Entonces veremos aparecer el Infinito del Desierto, indica el poeta Raúl Zurita en el verso v del poema “A las inmaculadas llanuras”; y ahí en el desierto, sobre sus dunas, en la écfrasis, veremos surgir lenguas hechas de soles, o el infinito de un rostro: observaremos ese rostro por el imán de los labios, por su carnosidad, o tal vez no sea por eso ni por sus curvaturas, es la búsqueda. Entonces el rostro se aproximará lentamente, o nos aproximamos a él. Cuando la distancia es mínima, vemos la línea que dibuja a esos labios, su color. Es entonces, y solo entonces, cuando se cierran los ojos, no antes. Contactamos con el latido, con lo que modifica. El resultado es la libertad —entre las ropas de la libertad oscila un veneno para quienes no la soportan—. En su evocación milenaria, la libertad de las dunas imita a las olas, y las olas responden. Se entregan al viento, y si así es su deseo, nos muestran sus variaciones terribles.

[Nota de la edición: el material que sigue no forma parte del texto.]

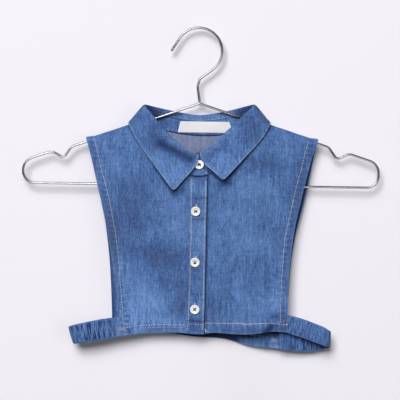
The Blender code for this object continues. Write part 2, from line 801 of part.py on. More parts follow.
def set_button(name, mesh, point, outwards):
    """A button with its back at this point and its face looking outwards."""
    obj = bpy.data.objects.new(name, mesh.copy())
    bpy.context.scene.collection.objects.link(obj)
    upwards = Vector((0, 0, 1))
    sideways = upwards.cross(outwards).normalized()
    frame = Matrix((sideways, outwards.cross(sideways), outwards)).transposed().to_4x4()
    obj.matrix_world = Matrix.Translation(Vector(point) * MM) @ frame
    return obj


def build_buttons():
    mesh = button_mesh()
    angle = -180.0 - math.degrees(math.asin((STAND_BUTTON.x - MIDDLE_X) / FOLD_HALF_WIDTH))
    low = Vector(stand_point(np.array([angle]), np.array([0.0]))[0])
    high = Vector(stand_point(np.array([angle]), np.array([1.0]))[0])
    share = (STAND_BUTTON.z - low.z) / (high.z - low.z)
    slope = (high - low).normalized()
    outwards = Vector((1, 0, 0)).cross(slope).normalized()
    outwards = outwards if outwards.y < 0 else -outwards
    point = low.lerp(high, share) + outwards * 2 * SEAM_GAP
    set_button("button_1", mesh, point, outwards)
    for number, spot in enumerate(BAND_BUTTONS, 2):
        here = np.array([spot.z - 1.0, spot.z, spot.z + 1.0])
        y = front_y(np.full(3, spot.x), here)
        outwards = Vector((0, -2.0, float(y[2] - y[0]))).normalized()
        point = Vector((spot.x, float(y[1]), spot.z))
        point = point + outwards * (PLACKET_WALL + 2 * SEAM_GAP)
        set_button(f"button_{number}", mesh, point, outwards)


def build():
    clear_scene()
    build_hanger()
    right_front = front_grid(RIGHT_FRONT)
    sheet("front_right", right_front, CLOTH_WALL, CHAMBRAY, hem_mask(right_front, False))
    left_front = front_grid(LEFT_FRONT)
    left_hem = hem_mask(left_front, False)
    sheet("front_left", left_front[:, ::-1], CLOTH_WALL, CHAMBRAY, left_hem[:, ::-1])
    back = back_grid()[:, ::-1]
    sheet("back", back, CLOTH_WALL, CHAMBRAY, hem_mask(back, True))
    band = moved_out(right_front, SEAM_GAP + PLACKET_WALL)[:, -BAND_COLUMNS - 1:]
    sheet("placket", band, PLACKET_WALL, BAND_CHAMBRAY)
    sheet("collar_stand", stand_grid(), STAND_WALL, CHAMBRAY)
    sheet("collar_leaf", leaf_grid()[:, ::-1], LEAF_WALL, CHAMBRAY)
    label = moved_out(label_grid(), STAND_WALL + SEAM_GAP + LABEL_WALL)
    sheet("label", label, LABEL_WALL, LABEL_WHITE)
    sheet("strap_right", strap_grid(RIGHT_STRAP), STRAP_WALL, ELASTIC, centred=True)
    sheet("strap_left", strap_grid(LEFT_STRAP), STRAP_WALL, ELASTIC, centred=True)
    build_buttons()


build()
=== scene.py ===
import math
import random
from collections import namedtuple

import bmesh
import bpy
import numpy as np
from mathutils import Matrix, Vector
from mathutils.kdtree import KDTree


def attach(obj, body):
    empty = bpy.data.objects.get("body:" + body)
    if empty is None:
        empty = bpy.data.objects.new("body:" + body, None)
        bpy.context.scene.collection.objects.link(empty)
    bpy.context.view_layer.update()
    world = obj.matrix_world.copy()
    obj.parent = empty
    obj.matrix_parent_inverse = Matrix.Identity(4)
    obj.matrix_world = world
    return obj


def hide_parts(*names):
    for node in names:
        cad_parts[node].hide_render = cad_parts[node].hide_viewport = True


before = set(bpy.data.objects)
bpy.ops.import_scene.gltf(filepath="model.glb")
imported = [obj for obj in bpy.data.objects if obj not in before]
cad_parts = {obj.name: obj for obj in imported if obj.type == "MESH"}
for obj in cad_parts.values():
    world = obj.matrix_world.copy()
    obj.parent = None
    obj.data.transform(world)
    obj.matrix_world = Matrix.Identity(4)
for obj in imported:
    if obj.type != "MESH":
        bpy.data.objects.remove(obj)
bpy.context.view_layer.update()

# ----------------------------------------
# The hanger's frame: one bright plated steel wire, 2.9 mm thick, bent in a jig and butt welded in
# the middle of its bottom bar. Each arm slopes down to a notch, a lobe and a round end, and the
# wearer's left arm has been bent up a little.

WIRE_RADIUS = 0.00145
WIRE_SIDES = 20
HANGER_MIDDLE = 0.0042
STEEL = (0.30, 0.30, 0.32)


def table(kind, *rows):
    """Rows of one kind, their lengths written in millimetres and kept in metres."""
    no_length = ("strength", "share", "lean")
    return [
        kind(*(v if field in no_length else v / 1000 for field, v in zip(kind._fields, row)))
        for row in rows
    ]


# Where the wire would turn a sharp corner, and the radius that it is bent to instead.
Bend = namedtuple("Bend", "x z radius")
FRAME_APEX = Bend(0.0016, -0.0856, 0.0040)
FRAME_RIGHT = table(Bend,
    (149, -137.2, 12), (158, -150.3, 5), (171.5, -142.8, 12), (204.4, -154, 15),
    (204.4, -179.6, 13.5),
)
FRAME_LEFT = table(Bend,
    (146.5, -133.8, 10), (156.2, -148, 5), (170, -140.9, 10), (204.4, -152.2, 15),
    (204.4, -179.6, 13.5),
)


def only(piece):
    """The piece alone is selected and active."""
    bpy.ops.object.select_all(action="DESELECT")
    piece.select_set(True)
    bpy.context.view_layer.objects.active = piece


def ring_of_wire(name, place, heading):
    """A ring of edges across the wire, in edit mode, ready to be extruded along it."""
    bpy.ops.object.select_all(action="DESELECT")
    turn = Vector((0, 0, 1)).rotation_difference(heading).to_euler()
    bpy.ops.mesh.primitive_circle_add(
        vertices=WIRE_SIDES, radius=WIRE_RADIUS, location=place, rotation=turn
    )
    piece = bpy.context.object
    piece.name = name
    bpy.ops.object.transform_apply(location=True, rotation=True, scale=True)
    bpy.ops.object.mode_set(mode="EDIT")
    bpy.ops.mesh.select_all(action="SELECT")
    return piece


def draw_wire(place, heading, bends, last):
    """Extrudes the selected ring through each bend, straight between them, to the last place."""
    spots = [Vector((bend.x, 0, bend.z)) for bend in bends] + [last]
    for bend, here, after in zip(bends, spots, spots[1:]):
        on = (after - here).normalized()
        turn = heading.angle(on)
        reach = bend.radius * math.tan(turn / 2)
        start = here - heading * reach
        bpy.ops.mesh.extrude_region_move(TRANSFORM_OT_translate={"value": start - place})
        axis = heading.cross(on).normalized()
        middle = start + axis.cross(heading) * bend.radius
        steps = max(3, math.ceil(math.degrees(turn) / 7))
        bpy.ops.mesh.spin(steps=steps, angle=-turn, center=middle, axis=axis)
        place = here + on * reach
        heading = on
    bpy.ops.mesh.extrude_region_move(TRANSFORM_OT_translate={"value": last - place})


def end_of_edit(merge=1e-6):
    """Joins doubled points, turns the faces outwards and leaves edit mode."""
    bpy.ops.mesh.select_all(action="SELECT")
    bpy.ops.mesh.remove_doubles(threshold=merge)
    bpy.ops.mesh.normals_make_consistent(inside=False)
    bpy.ops.object.mode_set(mode="OBJECT")


def stands_for(piece, node):
    """The piece takes its node's place on the frame, and the node is hidden."""
    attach(piece, "root")
    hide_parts(node)


def shader_of(name, colour, roughness, **others):
    """A new material with its principled shader set to plain values."""
    material = bpy.data.materials.new(name)
    material.use_nodes = True
    shader = material.node_tree.nodes["Principled BSDF"]
    for socket, value in {"Base_Color": (*colour, 1), "Roughness": roughness, **others}.items():
        shader.inputs[socket.replace("_", " ")].default_value = value
    return material, shader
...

Las dunas interceptan y guardan, en lo profundo, temores de pelaje o piel humana. Entienden a toda especie. Saben que la metamorfosis es un elogio de la vida y de la muerte: se demora en la imagen. Alfredo De Stefano la registra, captura la libertad de quienes lo son al recorrer el desierto: mujeres, hombres y seres animales. Profetas que, sabiamente, desaparecen para que el desierto, que es la vida, sea.

Así es el sagrado comportamiento de la duna, su ética: preservar los cambios de la materia y lo inasible. Si prestamos atención, su siseante canto nos transmitirá la filosofía del pueblo Ndé; cosmología/ imán que atrae labios, criaturas, nubes y viento: andemos por el camino de la belleza.